Begin at the line containing "part = hose_tail()" in the entries below and end at the line containing "# steps and"; transcribe that range exactly and nothing outside it.

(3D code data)
──────────────────────────────

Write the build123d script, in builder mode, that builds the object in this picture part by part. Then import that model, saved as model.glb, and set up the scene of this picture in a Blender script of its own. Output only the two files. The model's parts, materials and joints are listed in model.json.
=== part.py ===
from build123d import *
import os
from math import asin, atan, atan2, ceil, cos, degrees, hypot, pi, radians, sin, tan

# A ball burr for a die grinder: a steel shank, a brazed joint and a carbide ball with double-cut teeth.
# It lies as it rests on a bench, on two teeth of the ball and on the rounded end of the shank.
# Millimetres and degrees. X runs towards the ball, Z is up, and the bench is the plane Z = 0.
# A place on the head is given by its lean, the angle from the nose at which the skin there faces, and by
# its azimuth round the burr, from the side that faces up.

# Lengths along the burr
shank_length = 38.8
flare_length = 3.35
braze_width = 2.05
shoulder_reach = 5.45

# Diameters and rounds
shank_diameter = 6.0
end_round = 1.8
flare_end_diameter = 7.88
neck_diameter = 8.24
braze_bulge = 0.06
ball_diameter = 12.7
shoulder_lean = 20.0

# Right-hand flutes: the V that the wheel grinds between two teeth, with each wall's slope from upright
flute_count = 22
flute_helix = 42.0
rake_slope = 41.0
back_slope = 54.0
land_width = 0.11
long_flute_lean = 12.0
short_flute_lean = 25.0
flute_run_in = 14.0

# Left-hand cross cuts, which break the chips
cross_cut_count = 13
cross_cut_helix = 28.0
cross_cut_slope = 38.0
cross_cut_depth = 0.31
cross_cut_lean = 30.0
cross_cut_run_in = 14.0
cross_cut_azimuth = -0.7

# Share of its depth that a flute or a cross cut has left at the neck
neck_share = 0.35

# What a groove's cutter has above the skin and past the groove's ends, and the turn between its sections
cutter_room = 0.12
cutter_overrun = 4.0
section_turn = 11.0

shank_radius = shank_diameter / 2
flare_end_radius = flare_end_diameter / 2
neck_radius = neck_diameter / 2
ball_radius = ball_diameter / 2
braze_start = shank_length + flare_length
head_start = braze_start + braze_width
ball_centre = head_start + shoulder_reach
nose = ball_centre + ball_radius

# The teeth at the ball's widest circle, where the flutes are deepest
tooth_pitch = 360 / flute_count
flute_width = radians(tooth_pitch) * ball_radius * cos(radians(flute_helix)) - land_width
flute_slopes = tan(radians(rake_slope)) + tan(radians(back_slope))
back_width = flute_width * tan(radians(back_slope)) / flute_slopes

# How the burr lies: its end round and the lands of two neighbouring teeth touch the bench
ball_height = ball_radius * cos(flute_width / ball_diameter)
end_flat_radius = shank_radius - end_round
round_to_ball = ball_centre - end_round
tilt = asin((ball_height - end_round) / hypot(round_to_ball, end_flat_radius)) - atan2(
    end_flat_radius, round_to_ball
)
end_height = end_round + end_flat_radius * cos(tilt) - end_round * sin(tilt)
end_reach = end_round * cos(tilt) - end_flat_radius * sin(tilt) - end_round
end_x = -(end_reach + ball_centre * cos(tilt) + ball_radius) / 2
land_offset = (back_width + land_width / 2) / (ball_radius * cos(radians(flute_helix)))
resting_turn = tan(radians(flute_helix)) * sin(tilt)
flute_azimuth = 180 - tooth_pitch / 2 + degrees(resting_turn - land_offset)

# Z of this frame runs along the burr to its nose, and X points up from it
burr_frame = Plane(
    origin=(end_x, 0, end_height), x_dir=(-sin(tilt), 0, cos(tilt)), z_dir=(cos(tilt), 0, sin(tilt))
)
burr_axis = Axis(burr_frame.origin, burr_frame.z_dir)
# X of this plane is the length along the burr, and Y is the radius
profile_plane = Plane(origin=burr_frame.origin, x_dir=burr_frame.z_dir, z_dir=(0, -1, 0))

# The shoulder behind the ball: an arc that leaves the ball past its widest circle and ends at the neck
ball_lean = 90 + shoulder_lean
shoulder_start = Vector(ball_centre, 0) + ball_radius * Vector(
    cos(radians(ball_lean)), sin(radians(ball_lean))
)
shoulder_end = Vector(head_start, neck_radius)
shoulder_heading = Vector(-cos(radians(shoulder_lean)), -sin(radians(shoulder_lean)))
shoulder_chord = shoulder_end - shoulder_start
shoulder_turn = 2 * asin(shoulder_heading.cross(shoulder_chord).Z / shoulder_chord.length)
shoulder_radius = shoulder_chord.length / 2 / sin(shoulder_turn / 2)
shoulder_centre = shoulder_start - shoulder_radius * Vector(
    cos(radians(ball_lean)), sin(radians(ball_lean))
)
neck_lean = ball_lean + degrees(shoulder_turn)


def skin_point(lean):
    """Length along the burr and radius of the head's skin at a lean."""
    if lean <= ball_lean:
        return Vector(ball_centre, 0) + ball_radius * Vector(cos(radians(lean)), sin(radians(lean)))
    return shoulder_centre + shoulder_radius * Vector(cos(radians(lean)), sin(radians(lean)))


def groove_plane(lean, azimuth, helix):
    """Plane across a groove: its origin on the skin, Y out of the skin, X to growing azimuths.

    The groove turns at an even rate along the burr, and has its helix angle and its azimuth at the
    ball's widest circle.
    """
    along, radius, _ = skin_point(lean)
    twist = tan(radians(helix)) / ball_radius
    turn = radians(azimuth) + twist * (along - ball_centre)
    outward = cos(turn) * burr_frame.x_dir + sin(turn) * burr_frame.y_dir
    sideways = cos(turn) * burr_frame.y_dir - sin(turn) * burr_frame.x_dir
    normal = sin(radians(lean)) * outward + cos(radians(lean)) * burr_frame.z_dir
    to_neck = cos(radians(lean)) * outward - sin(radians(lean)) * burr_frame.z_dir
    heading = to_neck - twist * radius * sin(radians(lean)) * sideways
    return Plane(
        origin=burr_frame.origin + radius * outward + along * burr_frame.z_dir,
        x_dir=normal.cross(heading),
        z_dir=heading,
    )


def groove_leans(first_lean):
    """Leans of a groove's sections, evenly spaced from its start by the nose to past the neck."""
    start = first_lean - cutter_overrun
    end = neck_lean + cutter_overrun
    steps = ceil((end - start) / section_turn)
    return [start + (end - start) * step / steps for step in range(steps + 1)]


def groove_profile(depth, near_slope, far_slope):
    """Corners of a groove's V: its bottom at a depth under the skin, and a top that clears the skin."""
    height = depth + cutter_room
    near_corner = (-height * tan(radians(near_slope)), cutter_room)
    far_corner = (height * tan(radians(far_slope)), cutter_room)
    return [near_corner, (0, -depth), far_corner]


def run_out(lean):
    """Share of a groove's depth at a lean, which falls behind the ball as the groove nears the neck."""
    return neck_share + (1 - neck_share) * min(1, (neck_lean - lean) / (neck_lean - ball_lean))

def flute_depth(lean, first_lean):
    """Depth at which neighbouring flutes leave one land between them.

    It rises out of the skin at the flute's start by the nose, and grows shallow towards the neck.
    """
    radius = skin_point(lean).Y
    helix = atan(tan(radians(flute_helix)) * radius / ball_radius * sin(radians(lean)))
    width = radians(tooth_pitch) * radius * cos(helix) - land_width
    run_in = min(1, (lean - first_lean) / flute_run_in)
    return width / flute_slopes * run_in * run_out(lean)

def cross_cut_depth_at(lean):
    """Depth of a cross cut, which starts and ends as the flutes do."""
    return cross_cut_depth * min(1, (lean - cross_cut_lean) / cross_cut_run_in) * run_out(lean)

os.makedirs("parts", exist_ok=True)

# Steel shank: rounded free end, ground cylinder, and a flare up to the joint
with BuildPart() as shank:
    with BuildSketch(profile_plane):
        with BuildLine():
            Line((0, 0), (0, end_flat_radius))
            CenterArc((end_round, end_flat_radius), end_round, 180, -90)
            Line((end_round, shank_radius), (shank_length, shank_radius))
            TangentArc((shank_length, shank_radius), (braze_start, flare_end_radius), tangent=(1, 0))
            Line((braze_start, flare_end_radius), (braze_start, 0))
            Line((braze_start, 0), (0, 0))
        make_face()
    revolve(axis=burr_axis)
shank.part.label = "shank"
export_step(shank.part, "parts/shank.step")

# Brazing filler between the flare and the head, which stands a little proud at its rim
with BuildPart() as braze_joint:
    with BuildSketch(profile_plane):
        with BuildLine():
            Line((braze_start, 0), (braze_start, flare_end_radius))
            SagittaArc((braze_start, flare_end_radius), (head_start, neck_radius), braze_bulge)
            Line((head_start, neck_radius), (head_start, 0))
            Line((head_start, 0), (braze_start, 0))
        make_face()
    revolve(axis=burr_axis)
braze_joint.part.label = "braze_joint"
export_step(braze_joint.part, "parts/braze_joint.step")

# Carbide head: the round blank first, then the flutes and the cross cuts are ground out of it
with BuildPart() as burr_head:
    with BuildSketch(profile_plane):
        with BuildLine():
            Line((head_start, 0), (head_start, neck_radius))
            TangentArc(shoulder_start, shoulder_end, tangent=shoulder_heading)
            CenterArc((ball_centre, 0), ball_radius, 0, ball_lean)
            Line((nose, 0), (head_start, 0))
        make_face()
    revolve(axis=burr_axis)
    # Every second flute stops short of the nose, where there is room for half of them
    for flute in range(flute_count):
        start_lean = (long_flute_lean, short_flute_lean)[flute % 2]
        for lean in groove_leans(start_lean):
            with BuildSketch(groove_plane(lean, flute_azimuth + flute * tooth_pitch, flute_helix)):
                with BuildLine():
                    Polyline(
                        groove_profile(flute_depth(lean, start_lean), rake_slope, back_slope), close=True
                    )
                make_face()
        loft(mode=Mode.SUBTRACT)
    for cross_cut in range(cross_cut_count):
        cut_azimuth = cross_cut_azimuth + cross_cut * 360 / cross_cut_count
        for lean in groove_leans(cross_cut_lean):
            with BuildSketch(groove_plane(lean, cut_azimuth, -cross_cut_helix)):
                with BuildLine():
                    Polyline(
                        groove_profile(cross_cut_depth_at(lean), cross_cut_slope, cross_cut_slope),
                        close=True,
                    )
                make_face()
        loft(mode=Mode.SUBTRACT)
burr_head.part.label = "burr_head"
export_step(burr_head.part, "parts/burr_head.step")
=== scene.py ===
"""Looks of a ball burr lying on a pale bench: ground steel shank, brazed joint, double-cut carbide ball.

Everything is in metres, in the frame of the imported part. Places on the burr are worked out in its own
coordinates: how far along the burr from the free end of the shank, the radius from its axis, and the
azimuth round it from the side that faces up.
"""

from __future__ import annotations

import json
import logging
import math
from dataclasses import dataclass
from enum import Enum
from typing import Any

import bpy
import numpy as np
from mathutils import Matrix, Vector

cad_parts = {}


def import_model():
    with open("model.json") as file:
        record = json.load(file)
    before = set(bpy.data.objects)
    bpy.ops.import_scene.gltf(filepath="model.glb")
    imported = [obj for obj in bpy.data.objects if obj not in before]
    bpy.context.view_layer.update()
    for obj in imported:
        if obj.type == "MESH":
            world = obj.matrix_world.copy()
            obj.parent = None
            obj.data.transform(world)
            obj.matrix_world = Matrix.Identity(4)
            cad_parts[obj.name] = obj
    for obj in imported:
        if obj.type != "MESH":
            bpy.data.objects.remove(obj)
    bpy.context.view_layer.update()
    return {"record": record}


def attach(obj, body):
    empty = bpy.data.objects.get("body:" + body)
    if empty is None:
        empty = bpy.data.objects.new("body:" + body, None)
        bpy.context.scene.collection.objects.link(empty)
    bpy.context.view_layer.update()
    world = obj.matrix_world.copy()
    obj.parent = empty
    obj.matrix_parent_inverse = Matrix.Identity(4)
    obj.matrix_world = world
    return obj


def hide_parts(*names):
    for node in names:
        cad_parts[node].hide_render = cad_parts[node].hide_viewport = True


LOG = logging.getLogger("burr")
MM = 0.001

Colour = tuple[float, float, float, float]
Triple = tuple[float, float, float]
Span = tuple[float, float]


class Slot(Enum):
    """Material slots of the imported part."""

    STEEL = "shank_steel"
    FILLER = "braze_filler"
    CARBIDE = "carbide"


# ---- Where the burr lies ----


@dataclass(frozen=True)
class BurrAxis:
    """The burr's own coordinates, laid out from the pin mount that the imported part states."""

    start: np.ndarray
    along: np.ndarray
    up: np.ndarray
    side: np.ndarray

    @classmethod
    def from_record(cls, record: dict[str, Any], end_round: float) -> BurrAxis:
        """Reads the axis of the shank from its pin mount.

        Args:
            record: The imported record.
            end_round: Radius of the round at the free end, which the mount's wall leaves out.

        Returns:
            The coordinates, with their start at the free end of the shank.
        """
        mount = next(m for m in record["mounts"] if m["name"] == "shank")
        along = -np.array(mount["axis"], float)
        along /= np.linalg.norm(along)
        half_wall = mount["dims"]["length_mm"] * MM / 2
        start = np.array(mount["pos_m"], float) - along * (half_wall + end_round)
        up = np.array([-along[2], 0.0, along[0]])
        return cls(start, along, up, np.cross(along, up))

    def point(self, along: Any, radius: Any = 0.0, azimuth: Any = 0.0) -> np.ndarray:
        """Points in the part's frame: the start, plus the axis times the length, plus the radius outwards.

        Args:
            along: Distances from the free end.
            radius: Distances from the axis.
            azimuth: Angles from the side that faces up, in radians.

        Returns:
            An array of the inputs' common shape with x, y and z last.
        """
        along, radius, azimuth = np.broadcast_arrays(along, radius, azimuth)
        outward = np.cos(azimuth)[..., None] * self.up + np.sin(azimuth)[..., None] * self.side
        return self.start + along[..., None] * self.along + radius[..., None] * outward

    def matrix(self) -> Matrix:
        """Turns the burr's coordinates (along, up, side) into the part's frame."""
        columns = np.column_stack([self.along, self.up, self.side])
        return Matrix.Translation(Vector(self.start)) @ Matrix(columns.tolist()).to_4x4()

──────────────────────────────

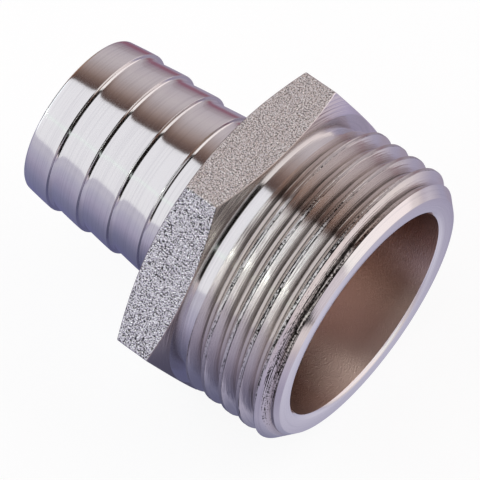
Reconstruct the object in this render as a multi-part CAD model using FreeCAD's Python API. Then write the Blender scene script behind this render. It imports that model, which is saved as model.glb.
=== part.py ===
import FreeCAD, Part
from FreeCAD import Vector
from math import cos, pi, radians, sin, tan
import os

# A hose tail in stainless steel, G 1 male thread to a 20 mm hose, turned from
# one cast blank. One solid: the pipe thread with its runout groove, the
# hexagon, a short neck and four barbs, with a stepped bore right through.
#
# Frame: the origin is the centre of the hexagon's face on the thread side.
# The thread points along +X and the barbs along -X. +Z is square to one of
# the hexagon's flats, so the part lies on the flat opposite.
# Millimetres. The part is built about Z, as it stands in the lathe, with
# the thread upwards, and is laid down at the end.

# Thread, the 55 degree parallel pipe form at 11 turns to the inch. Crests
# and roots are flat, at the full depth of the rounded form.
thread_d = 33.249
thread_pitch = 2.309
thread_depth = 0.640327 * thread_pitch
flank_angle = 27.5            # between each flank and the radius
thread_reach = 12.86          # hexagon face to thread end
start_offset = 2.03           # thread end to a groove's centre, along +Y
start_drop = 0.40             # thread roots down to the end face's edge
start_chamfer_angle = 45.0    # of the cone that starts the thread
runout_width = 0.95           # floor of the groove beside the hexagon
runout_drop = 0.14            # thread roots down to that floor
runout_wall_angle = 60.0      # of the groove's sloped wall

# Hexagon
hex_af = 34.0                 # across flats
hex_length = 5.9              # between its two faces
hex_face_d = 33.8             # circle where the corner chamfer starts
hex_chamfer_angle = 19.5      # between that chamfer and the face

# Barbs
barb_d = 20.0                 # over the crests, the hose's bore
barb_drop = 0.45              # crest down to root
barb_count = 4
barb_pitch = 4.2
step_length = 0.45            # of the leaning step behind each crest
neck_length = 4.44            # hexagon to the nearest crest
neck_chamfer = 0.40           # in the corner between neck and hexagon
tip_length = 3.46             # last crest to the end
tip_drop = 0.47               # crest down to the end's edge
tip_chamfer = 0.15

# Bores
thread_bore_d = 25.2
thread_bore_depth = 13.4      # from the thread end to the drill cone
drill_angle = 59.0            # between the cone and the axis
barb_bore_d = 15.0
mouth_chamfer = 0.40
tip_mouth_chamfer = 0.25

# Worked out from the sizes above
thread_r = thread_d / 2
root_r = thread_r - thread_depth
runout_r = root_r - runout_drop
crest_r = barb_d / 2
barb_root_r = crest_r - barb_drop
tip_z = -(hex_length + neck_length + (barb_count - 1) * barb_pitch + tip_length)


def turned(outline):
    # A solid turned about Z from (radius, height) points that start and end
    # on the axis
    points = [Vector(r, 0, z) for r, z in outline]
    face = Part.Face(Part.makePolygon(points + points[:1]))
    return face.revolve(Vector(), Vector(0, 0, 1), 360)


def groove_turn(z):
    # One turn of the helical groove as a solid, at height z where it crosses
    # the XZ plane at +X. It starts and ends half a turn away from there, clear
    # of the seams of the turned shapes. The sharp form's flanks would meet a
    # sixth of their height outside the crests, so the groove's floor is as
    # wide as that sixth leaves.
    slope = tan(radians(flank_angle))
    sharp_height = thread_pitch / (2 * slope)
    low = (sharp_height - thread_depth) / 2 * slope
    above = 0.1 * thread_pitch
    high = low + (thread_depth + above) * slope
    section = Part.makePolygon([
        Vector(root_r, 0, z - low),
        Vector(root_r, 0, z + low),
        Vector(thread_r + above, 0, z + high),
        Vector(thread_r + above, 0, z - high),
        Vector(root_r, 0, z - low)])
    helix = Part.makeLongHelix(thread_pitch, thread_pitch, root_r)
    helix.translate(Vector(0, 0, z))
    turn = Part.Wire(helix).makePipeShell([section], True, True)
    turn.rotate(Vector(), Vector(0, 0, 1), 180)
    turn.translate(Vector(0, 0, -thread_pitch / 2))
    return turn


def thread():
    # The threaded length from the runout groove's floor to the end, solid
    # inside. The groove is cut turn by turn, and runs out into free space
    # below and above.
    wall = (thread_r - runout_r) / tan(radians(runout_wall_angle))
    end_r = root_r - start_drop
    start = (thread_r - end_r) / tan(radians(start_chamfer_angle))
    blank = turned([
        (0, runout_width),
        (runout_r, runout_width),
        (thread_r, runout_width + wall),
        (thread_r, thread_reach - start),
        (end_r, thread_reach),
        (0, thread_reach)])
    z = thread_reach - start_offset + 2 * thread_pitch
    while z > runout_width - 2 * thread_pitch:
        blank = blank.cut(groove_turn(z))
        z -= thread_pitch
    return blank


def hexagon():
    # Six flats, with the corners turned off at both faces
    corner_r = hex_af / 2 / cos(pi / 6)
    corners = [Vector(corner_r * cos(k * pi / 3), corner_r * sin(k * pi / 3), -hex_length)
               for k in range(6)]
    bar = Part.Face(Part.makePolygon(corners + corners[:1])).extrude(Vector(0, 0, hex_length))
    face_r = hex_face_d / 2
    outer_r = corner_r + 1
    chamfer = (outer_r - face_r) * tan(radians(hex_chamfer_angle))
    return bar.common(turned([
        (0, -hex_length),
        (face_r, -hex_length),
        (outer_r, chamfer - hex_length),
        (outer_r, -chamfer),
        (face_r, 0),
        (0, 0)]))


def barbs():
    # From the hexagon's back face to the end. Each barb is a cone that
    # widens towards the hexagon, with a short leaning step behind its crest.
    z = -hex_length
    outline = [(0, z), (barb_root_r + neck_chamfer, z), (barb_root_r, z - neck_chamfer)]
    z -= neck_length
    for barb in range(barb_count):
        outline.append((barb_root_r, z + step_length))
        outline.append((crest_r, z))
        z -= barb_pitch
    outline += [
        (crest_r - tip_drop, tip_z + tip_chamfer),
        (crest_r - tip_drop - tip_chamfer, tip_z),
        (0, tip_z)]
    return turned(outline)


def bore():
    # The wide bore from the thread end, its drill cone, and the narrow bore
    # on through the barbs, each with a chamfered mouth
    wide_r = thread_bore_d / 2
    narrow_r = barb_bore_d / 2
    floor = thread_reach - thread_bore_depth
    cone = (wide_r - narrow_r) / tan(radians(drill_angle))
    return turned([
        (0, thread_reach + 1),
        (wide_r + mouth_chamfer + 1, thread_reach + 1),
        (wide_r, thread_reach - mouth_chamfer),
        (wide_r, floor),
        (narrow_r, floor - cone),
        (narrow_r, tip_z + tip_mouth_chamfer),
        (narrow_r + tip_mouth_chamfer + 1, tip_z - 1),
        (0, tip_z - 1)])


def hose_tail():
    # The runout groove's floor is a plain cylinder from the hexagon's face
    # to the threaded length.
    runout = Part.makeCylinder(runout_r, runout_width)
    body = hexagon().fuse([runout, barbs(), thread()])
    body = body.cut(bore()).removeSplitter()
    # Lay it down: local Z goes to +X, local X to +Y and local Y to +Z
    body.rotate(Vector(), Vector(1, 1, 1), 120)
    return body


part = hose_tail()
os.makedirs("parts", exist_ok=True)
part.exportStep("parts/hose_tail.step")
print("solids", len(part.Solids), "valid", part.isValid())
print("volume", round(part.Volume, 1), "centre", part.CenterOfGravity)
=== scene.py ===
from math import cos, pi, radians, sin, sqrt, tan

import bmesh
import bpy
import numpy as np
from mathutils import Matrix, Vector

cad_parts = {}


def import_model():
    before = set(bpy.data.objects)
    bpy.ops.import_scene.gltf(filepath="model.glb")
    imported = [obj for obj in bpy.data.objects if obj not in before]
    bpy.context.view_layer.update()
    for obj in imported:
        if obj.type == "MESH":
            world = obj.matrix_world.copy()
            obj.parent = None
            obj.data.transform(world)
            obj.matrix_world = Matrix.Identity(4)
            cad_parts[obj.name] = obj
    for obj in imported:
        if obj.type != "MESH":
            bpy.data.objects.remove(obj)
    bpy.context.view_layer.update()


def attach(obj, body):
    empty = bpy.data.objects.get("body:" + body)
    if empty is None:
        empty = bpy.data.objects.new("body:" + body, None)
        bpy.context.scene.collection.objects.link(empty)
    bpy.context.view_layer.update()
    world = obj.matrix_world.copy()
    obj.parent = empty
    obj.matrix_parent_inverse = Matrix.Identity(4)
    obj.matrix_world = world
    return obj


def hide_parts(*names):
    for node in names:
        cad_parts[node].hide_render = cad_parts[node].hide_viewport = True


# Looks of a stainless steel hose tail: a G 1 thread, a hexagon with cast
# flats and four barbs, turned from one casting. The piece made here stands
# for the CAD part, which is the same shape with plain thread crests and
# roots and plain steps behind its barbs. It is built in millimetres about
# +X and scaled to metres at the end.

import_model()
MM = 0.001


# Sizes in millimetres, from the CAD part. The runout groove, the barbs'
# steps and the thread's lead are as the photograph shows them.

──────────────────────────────

Solution to the problem ->
part = hose_tail()
os.makedirs("parts", exist_ok=True)
part.exportStep("parts/hose_tail.step")
print("solids", len(part.Solids), "valid", part.isValid())
print("volume", round(part.Volume, 1), "centre", part.CenterOfGravity)
=== scene.py ===
from math import cos, pi, radians, sin, sqrt, tan

import bmesh
import bpy
import numpy as np
from mathutils import Matrix, Vector

cad_parts = {}


def import_model():
    before = set(bpy.data.objects)
    bpy.ops.import_scene.gltf(filepath="model.glb")
    imported = [obj for obj in bpy.data.objects if obj not in before]
    bpy.context.view_layer.update()
    for obj in imported:
        if obj.type == "MESH":
            world = obj.matrix_world.copy()
            obj.parent = None
            obj.data.transform(world)
            obj.matrix_world = Matrix.Identity(4)
            cad_parts[obj.name] = obj
    for obj in imported:
        if obj.type != "MESH":
            bpy.data.objects.remove(obj)
    bpy.context.view_layer.update()


def attach(obj, body):
    empty = bpy.data.objects.get("body:" + body)
    if empty is None:
        empty = bpy.data.objects.new("body:" + body, None)
        bpy.context.scene.collection.objects.link(empty)
    bpy.context.view_layer.update()
    world = obj.matrix_world.copy()
    obj.parent = empty
    obj.matrix_parent_inverse = Matrix.Identity(4)
    obj.matrix_world = world
    return obj


def hide_parts(*names):
    for node in names:
        cad_parts[node].hide_render = cad_parts[node].hide_viewport = True


# Looks of a stainless steel hose tail: a G 1 thread, a hexagon with cast
# flats and four barbs, turned from one casting. The piece made here stands
# for the CAD part, which is the same shape with plain thread crests and
# roots and plain steps behind its barbs. It is built in millimetres about
# +X and scaled to metres at the end.

import_model()
MM = 0.001


# Sizes in millimetres, from the CAD part. The runout groove, the barbs'
# steps and the thread's lead are as the photograph shows them.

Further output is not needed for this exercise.